After Japan's attack on Pearl Harbor, Japanese authorities in Shanghai imposed stricter security measures. Accepting that their Nazi ally had left German and Austrian Jews "stateless" by stripping them of their national citizenship, in early 1943 the Japanese ordered these stateless refugees—including Jews from Poland—to live within a "designated area" of the International Settlement. Many refugees in the designated area lived in small apartments off alleyways. They often lacked modern toilets, and every morning buckets of "night soil" were emptied and carted away by Chinese workers.
The Bureau of Stateless Refugee Affairs, headed by former Japanese naval officer Tsutomu Kobota, oversaw the designated area but had little direct contact with the refugees, who hated and feared his subordinates Okura and Ghoya. Limited movement and wartime deprivations made life difficult in the "Shanghai ghetto," as residents called it, though they did not suffer the daily terrors endured by ghettoized Jews in Europe.
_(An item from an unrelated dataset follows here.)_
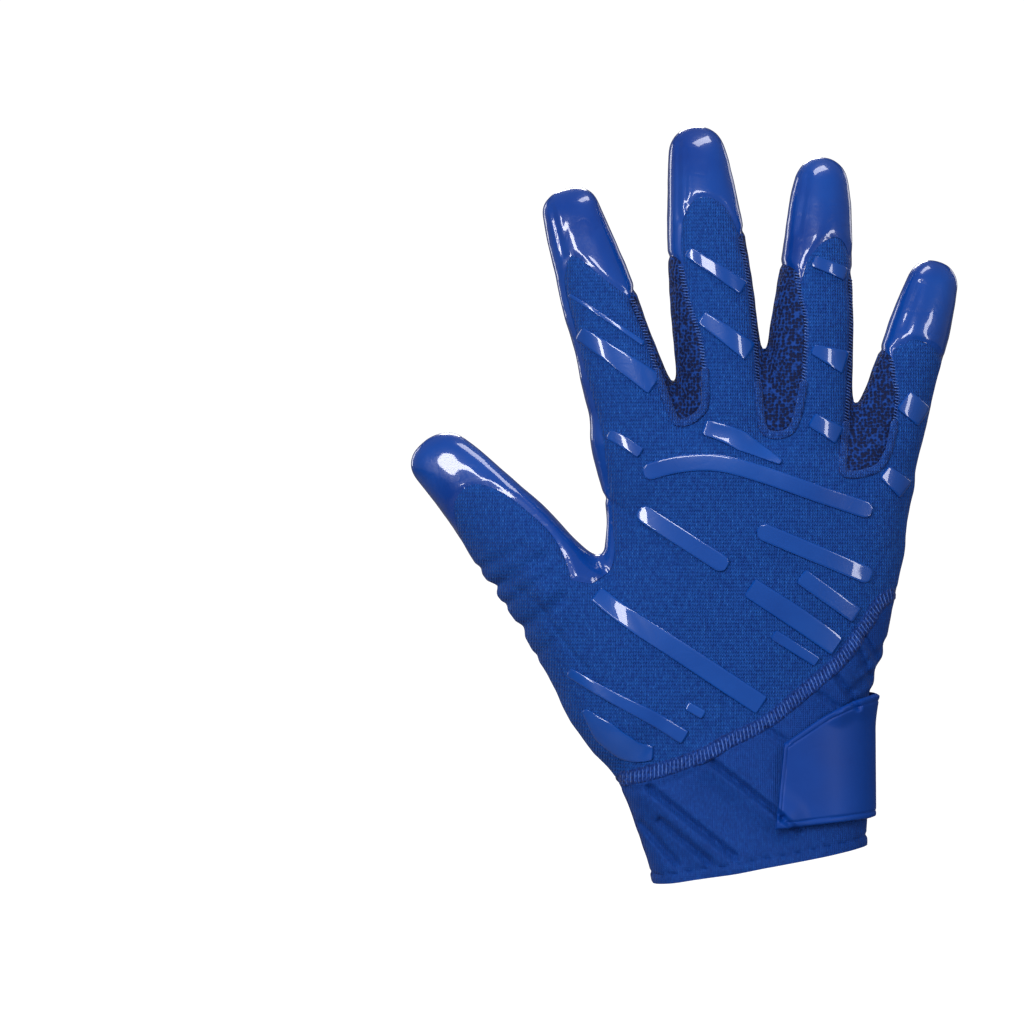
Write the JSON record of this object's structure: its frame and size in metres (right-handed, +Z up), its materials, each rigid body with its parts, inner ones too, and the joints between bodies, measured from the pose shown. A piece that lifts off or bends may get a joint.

The Japanese treatment of Jews in Shanghai was comparatively benign.
Polish Jewish writers used a Yiddish expression to describe Shanghai: "shond khay," "a shame of a life." Still, life went on in this foreign and isolated setting. The reading of Yiddish poems, publication of Yiddish and Polish newspapers, and the creation of artwork and plays, though sporadic due to logistical problems and Japanese censorship, helped sustain the refugees transplanted from Poland.
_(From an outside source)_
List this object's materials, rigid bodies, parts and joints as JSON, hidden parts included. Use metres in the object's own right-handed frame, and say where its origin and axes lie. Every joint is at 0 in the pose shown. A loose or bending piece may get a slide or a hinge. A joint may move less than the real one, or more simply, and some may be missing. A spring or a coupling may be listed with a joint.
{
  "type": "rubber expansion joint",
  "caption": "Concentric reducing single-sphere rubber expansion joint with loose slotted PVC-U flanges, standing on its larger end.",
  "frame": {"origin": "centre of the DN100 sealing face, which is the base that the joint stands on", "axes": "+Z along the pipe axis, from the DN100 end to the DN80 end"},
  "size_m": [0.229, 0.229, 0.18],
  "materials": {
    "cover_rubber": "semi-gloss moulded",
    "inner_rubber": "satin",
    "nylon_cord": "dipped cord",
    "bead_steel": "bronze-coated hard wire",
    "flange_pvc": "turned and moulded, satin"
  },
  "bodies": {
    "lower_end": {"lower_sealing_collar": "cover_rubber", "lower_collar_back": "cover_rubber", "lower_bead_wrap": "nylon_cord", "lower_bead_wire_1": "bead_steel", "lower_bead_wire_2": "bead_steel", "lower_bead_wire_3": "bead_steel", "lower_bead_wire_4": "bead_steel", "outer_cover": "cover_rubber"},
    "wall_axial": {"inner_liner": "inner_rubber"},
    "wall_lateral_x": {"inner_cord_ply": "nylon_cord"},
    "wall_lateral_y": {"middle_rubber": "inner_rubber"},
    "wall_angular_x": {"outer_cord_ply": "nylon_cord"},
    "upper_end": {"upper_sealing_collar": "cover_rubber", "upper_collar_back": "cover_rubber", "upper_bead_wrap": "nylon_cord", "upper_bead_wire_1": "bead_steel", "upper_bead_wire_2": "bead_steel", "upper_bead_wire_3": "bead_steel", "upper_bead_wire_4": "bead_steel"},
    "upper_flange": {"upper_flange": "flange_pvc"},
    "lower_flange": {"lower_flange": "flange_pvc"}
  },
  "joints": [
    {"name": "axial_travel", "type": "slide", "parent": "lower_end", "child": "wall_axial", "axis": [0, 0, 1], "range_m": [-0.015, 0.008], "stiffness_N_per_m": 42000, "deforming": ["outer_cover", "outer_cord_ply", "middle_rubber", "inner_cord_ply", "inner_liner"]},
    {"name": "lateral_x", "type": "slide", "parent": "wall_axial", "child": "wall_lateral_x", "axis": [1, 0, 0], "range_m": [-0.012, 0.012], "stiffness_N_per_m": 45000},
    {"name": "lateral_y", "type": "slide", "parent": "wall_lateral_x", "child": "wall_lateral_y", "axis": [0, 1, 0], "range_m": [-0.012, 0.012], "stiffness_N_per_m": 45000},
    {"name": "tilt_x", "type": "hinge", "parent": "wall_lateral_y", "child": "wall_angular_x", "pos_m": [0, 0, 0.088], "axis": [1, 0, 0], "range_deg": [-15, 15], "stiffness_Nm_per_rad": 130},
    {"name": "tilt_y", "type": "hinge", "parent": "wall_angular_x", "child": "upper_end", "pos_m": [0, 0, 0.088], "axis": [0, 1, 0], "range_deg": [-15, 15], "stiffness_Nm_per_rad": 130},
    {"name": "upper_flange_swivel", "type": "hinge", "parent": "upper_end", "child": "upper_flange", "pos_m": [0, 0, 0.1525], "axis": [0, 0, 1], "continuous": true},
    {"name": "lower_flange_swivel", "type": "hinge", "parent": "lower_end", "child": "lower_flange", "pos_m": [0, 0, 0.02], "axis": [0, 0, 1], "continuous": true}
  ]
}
The Japanese forbade overt political expression, but Zionists and Bundists remained clandestinely active throughout the war. Refugee yeshiva (religious academy) students spent the war years continuing their studies. They used books reprinted from those few they had carried with them to Shanghai from Poland or had received from supporters abroad, notably Rabbi Kalmanovich in New York. Students and rabbis from the yeshiva in Mir gathered in the Beth Aharon Synagogue, which had been built by one of the wealthiest members of Shanghai's Sephardic Jewish community. Through the twists of fate and the choices made by their leaders that led them from Poland to Japan and Shanghai, the Mir Yeshiva emerged as the only eastern European yeshiva to survive the Holocaust intact.
Shortly before the end of the war, a US air raid on industrial Hongkew killed 40 Jewish refugees, including seven Polish Jews, and hundreds of Chinese. The entry of US troops into Shanghai was met with jubilation that was quickly tempered by news of the Holocaust. Most refugees had heard nothing since the spring of 1941 from relatives left behind in occupied Poland. It would take them many more months to learn the fate of individual family members and friends.